Jetzt wurde das FFH-Gebiet unter deutsches Recht gestellt, als Naturschutzgebiet Kuhzer See/Klaushagen. „Wir hatten so gehofft, dass die Giftspritzerei nun endlich aufhört“.

Doch Keitels staunten: Viele Äcker waren plötzlich aus dem Schutzgebiet verschwunden. Es war auf wundersame Weise um 370 Hektar geschrumpft – angeblich wegen eines Fehlers. Noch schlimmer: Dem Landwirt ist das Pestizid-Spritzen im neuen Naturschutzgebiet nun erlaubt. Mit einem Trick. Die Schutzgebiets-Verordnung verbietet in § 4 den Einsatz jeglicher Pestizide. Doch § 5 regelt die Ausnahmen. Danach darf der Landwirt Pestizide spritzen, wenn er dabei die gute fachliche Praxis beachtet. „Das schlägt dem Fass den Boden aus. Der Landwirt wird für seine Dreistigkeit nachträglich noch belohnt.“, Keitels sind fassungslos.
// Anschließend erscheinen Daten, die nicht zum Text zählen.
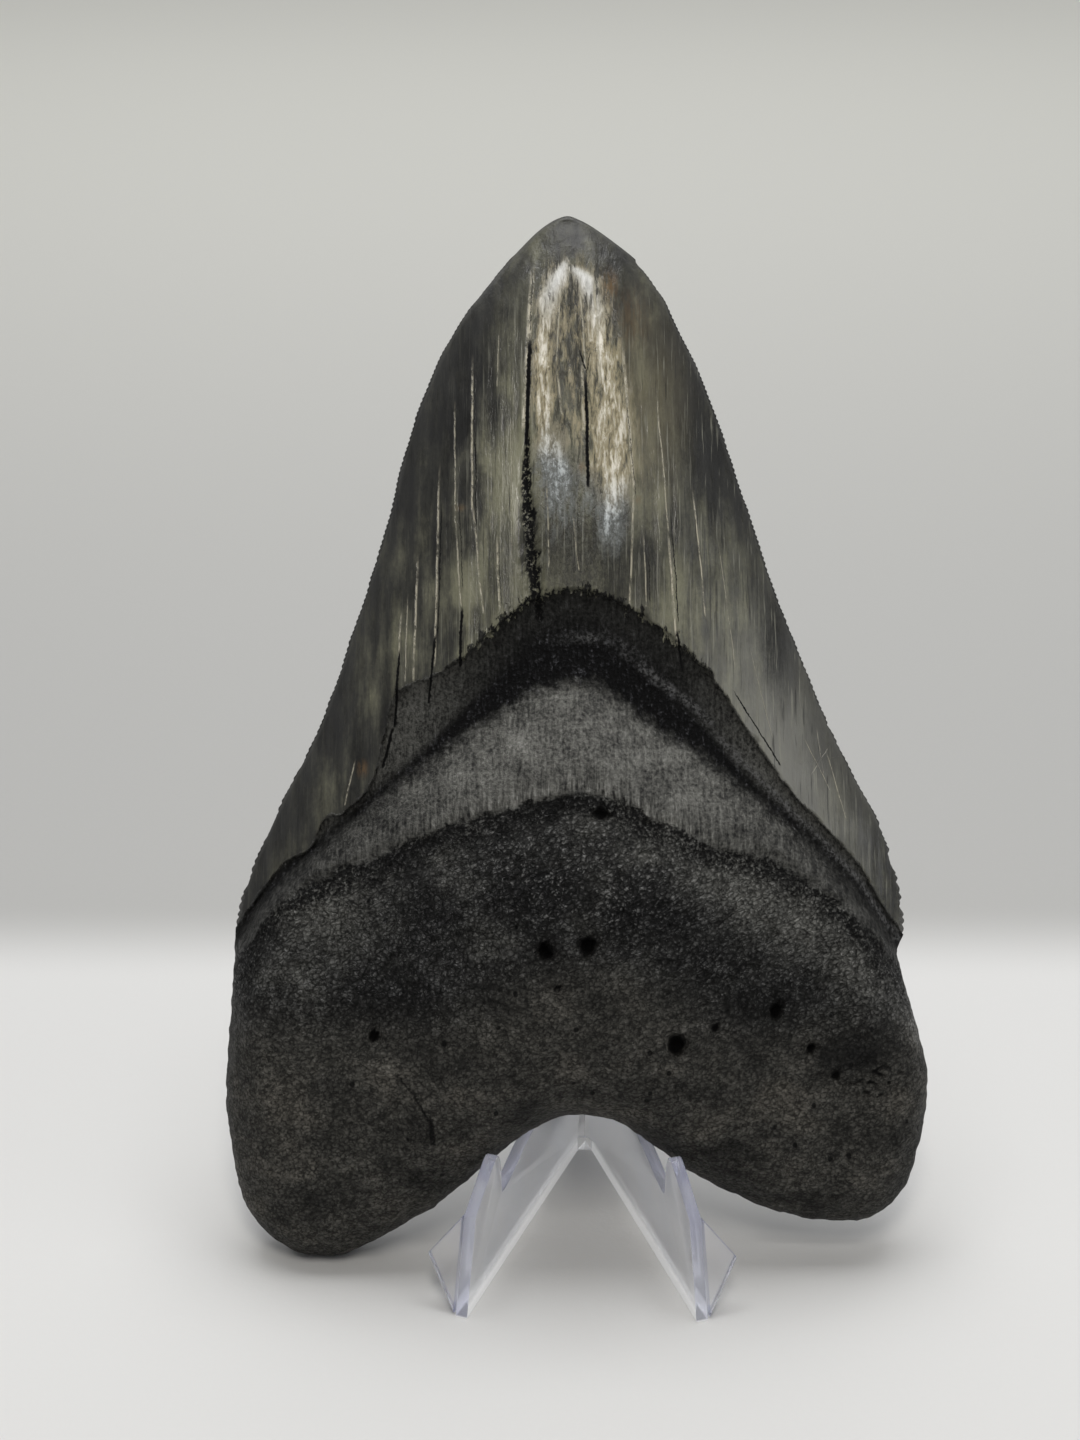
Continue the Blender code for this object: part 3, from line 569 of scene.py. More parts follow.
# What the materials read from the mesh, besides which face a vertex is on.
FIELDS = ("to_root", "to_dome", "to_enamel", "edge", "section", "recess_shade", "flaky", "pale", "ridge")


class Face:
    """Fields of one face of the tooth at given plane points."""

    def __init__(self, face, points, levels):
        self.face = face
        self.front = face == "front"
        self.points = points
        self.levels = levels
        self.x, self.s = points.T
        self.section = crown_section(points)
        self.root_edge = distance_to(ROOT_OUTLINE, points)
        self.edge = np.minimum(self.root_edge, distance_to(CROWN_OUTLINE, points))
        root, dome, enamel = FACE_LINES[face]
        self.to_root = above(root, points)
        self.to_dome = above(dome, points)
        self.to_enamel = above(enamel, points)
        self.ragged = 0.45 * self.field(2.2, 1.6, 31.0, 3)
        self.jagged = 0.35 * self.field(0.9, 1.3, 37.0)
        self.enamel = smoothstep(-0.3, 0.05, self.to_enamel + self.ragged)
        self.root = 1 - smoothstep(-0.5, 0.5, self.to_root)
        for name in ("recess_shade", "flaky", "pale", "ridge"):
            setattr(self, name, np.zeros(len(points)))

    def field(self, *cells_and_seed):
        return field(self.points, *cells_and_seed)

    def noise_relief(self, table):
        return sum(height * self.field(*cells_and_seed) for height, *cells_and_seed in table)

    def base(self):
        """Height over the middle surface, as in the CAD solid but for steps and grooves."""
        crown_depth, root_depth, fullness, rim, seed = FACE_SHAPES[self.face]
        crown = value(crown_depth, self.s) * (1 - self.section**2) ** fullness
        crown *= 1 - np.exp(-TIP_FULLNESS * np.clip(4 - self.levels, 0.0, 1.0))
        lobes = LOBE_SHARE + (1 - LOBE_SHARE) * bell(self.x, LOBE_REACH)
        round_off = rounding(self.root_edge, rim)
        root = value(root_depth, np.clip(self.levels, 0.0, 3.0)) * lobes * round_off
        swells = self.field(LUMP_PITCH, LUMP_PITCH, seed, 3, 0.6)
        root += LUMP_HEIGHT * swells * round_off
        rootness = 1 - smoothstep(1.0, 3.0, self.levels)
        return (1 - rootness) * crown + rootness * root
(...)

Die Uckermark ist kein Einzelfall. Wortgleiche Formulierung finden sich bundesweit in den neuen Naturschutzgebieten. Alle Bundesländer müssen derzeit ihre FFH-Gebiete als Naturschutzgebiete in deutsches Recht überführen. Es geht um 4.606 Gebiete mit 15,4 Prozent der Gesamtfläche Deutschlands.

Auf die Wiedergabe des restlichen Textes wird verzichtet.